STATED GOAL: Your task is to write out the complete listing exactly as it is shown.

## begin

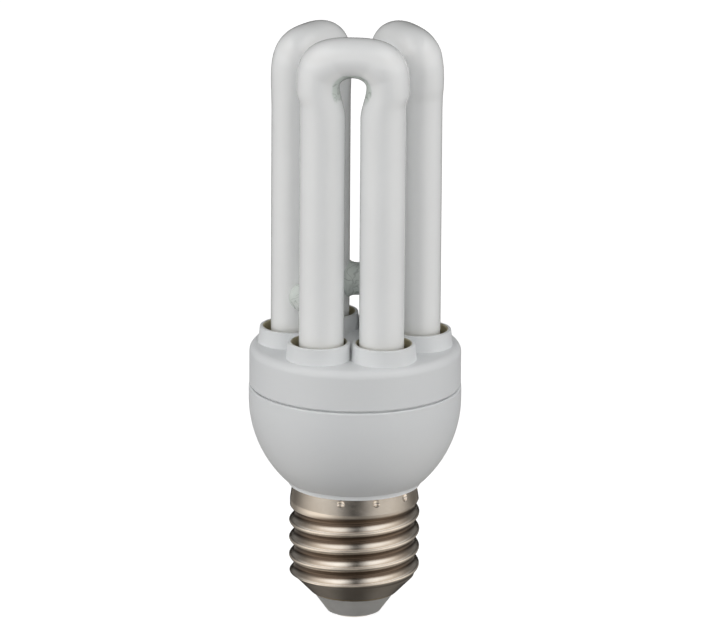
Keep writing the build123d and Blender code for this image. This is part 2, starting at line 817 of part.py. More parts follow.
with BuildPart() as drum_coil:
    with Locations((drum_x, drum_place_y, drum_middle_z)):
        Cylinder(drum_r - drum_coil_gap, drum_height - 2 * drum_flange)
        Cylinder(drum_waist_r, drum_height, mode=Mode.SUBTRACT)
drum_coil.part.label = "drum_coil"
export_step(drum_coil.part, "parts/drum_coil.step")


# Two switching transistors: small moulded bodies, round with a flat towards the lamp's axis
transistor_x = sqrt((edge_circle_r - transistor_r) ** 2 - transistor_y**2)
transistor_top_z = board_under_z - transistor_stand_off
for side, transistor_name in ((-1, "transistor_front"), (1, "transistor_rear")):
    with BuildPart() as transistor:
        with BuildSketch(Plane.XY.offset(transistor_top_z)):
            with Locations((transistor_x, side * transistor_y)):
                Circle(transistor_r)
            with Locations((transistor_x - transistor_flat, side * transistor_y)):
                Rectangle(
                    transistor_r,
                    2 * transistor_r,
                    align=(Align.MAX, Align.CENTER),
                    mode=Mode.SUBTRACT,
                )
        extrude(amount=-transistor_height)
        with BuildSketch(Plane.XY.offset(transistor_top_z)):
            with Locations((transistor_x, side * transistor_y)):
                with GridLocations(0, transistor_lead_pitch, 1, 3):
                    Circle(lead_r)
        extrude(amount=transistor_stand_off)
    transistor.part.label = transistor_name
    export_step(transistor.part, f"parts/{transistor_name}.step")


# Small parts stand on end: a straight lead above the body, and one bent up beside it
def standing_leads(places, body_top_z, body_foot_z, step_in):
    """The two leads of each standing body, for a list of (radius, angle) places."""
    turn_z = body_foot_z - 2 * wire_bend_r
    with BuildPart() as leads:
        for radius, angle in places:
            top = (*polar(radius, angle), body_top_z)
            foot = (*polar(radius, angle), body_foot_z)
            inside = polar(radius - step_in, angle)
            with BuildSketch(Plane(origin=top)):
                Circle(lead_r)
            extrude(amount=board_under_z - body_top_z)
            with BuildLine() as route:
                FilletPolyline(
                    foot,
                    (foot[0], foot[1], turn_z),
                    (*inside, turn_z),
                    (*inside, board_under_z),
                    radius=lead_bend_r,
                )
            with BuildSketch(Plane(origin=foot, z_dir=(0, 0, -1))):
                Circle(lead_r)
            sweep(path=route.line)
    return leads.part


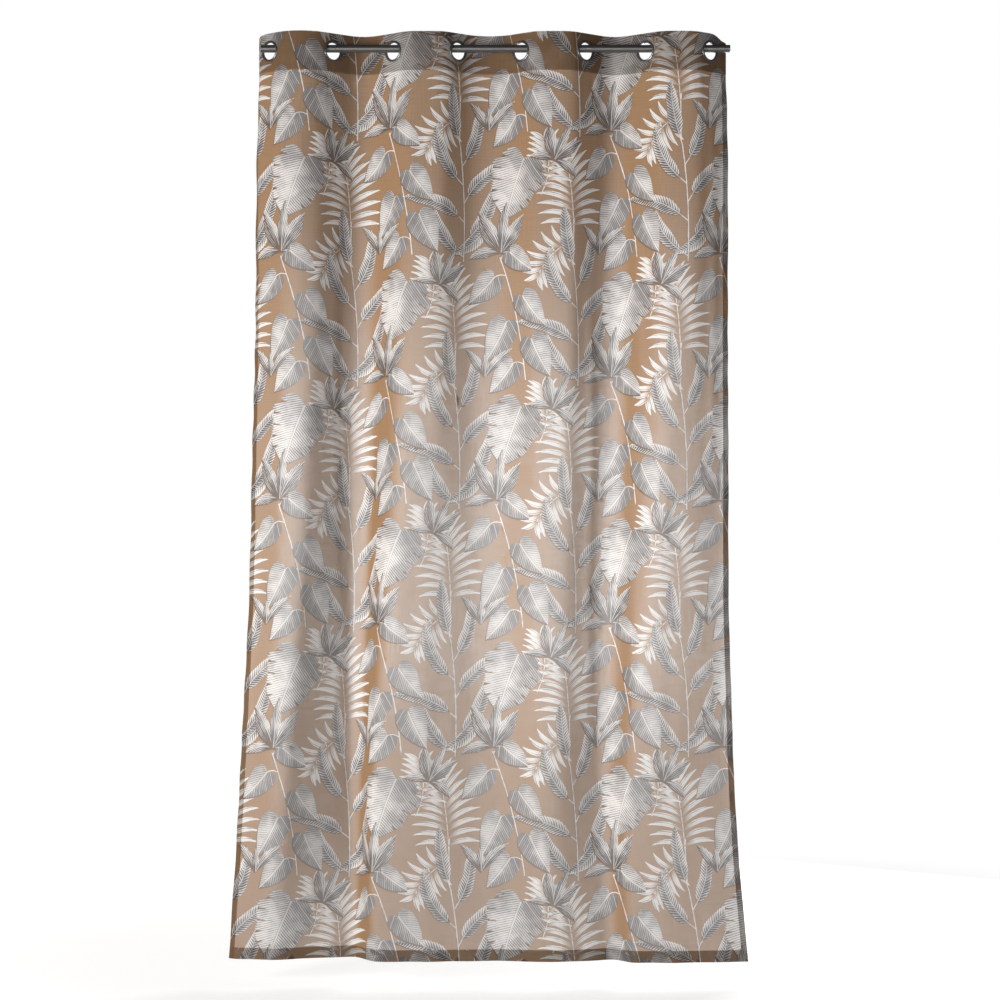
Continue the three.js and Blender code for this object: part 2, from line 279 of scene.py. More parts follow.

## end

ANSWER TO THE TASK:
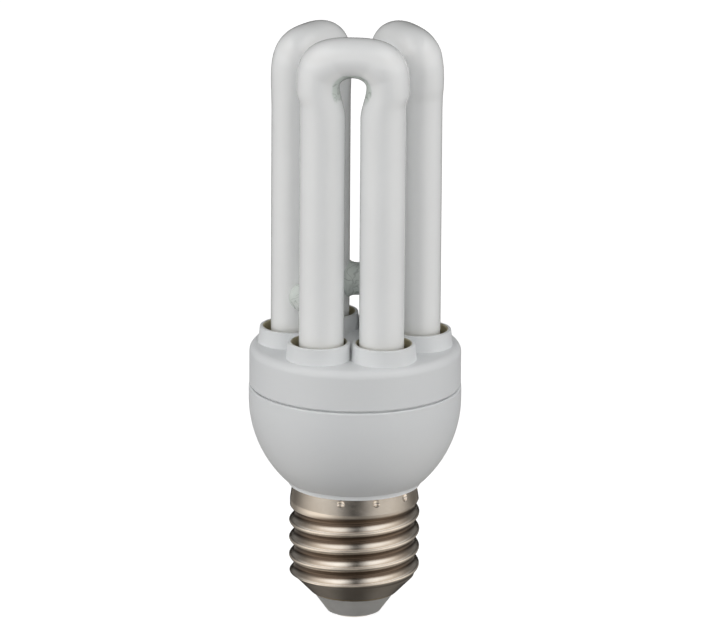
Keep writing the build123d and Blender code for this image. This is part 2, starting at line 817 of part.py. More parts follow.
with BuildPart() as drum_coil:
    with Locations((drum_x, drum_place_y, drum_middle_z)):
        Cylinder(drum_r - drum_coil_gap, drum_height - 2 * drum_flange)
        Cylinder(drum_waist_r, drum_height, mode=Mode.SUBTRACT)
drum_coil.part.label = "drum_coil"
export_step(drum_coil.part, "parts/drum_coil.step")


# Two switching transistors: small moulded bodies, round with a flat towards the lamp's axis
transistor_x = sqrt((edge_circle_r - transistor_r) ** 2 - transistor_y**2)
transistor_top_z = board_under_z - transistor_stand_off
for side, transistor_name in ((-1, "transistor_front"), (1, "transistor_rear")):
    with BuildPart() as transistor:
        with BuildSketch(Plane.XY.offset(transistor_top_z)):
            with Locations((transistor_x, side * transistor_y)):
                Circle(transistor_r)
            with Locations((transistor_x - transistor_flat, side * transistor_y)):
                Rectangle(
                    transistor_r,
                    2 * transistor_r,
                    align=(Align.MAX, Align.CENTER),
                    mode=Mode.SUBTRACT,
                )
        extrude(amount=-transistor_height)
        with BuildSketch(Plane.XY.offset(transistor_top_z)):
            with Locations((transistor_x, side * transistor_y)):
                with GridLocations(0, transistor_lead_pitch, 1, 3):
                    Circle(lead_r)
        extrude(amount=transistor_stand_off)
    transistor.part.label = transistor_name
    export_step(transistor.part, f"parts/{transistor_name}.step")


# Small parts stand on end: a straight lead above the body, and one bent up beside it
def standing_leads(places, body_top_z, body_foot_z, step_in):
    """The two leads of each standing body, for a list of (radius, angle) places."""
    turn_z = body_foot_z - 2 * wire_bend_r
    with BuildPart() as leads:
        for radius, angle in places:
            top = (*polar(radius, angle), body_top_z)
            foot = (*polar(radius, angle), body_foot_z)
            inside = polar(radius - step_in, angle)
            with BuildSketch(Plane(origin=top)):
                Circle(lead_r)
            extrude(amount=board_under_z - body_top_z)
            with BuildLine() as route:
                FilletPolyline(
                    foot,
                    (foot[0], foot[1], turn_z),
                    (*inside, turn_z),
                    (*inside, board_under_z),
                    radius=lead_bend_r,
                )
            with BuildSketch(Plane(origin=foot, z_dir=(0, 0, -1))):
                Circle(lead_r)
            sweep(path=route.line)
    return leads.part


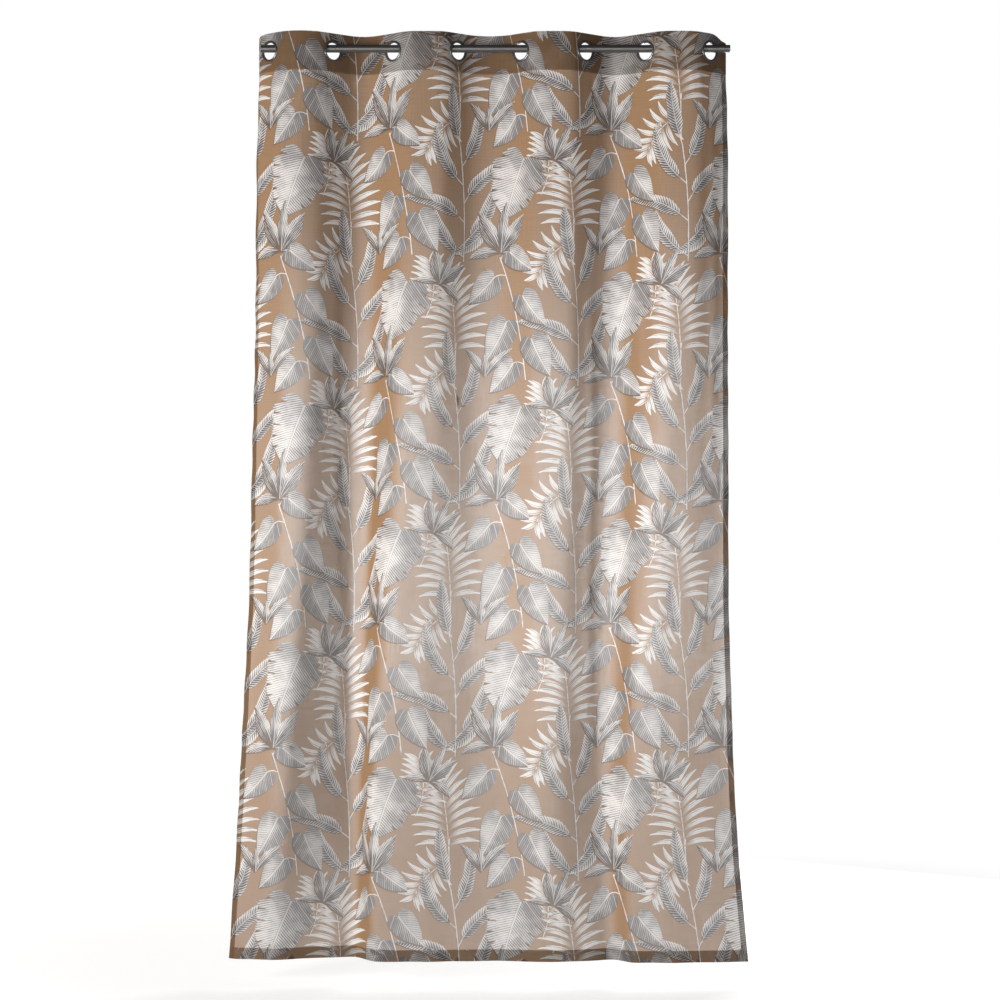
Continue the three.js and Blender code for this object: part 2, from line 279 of scene.py. More parts follow.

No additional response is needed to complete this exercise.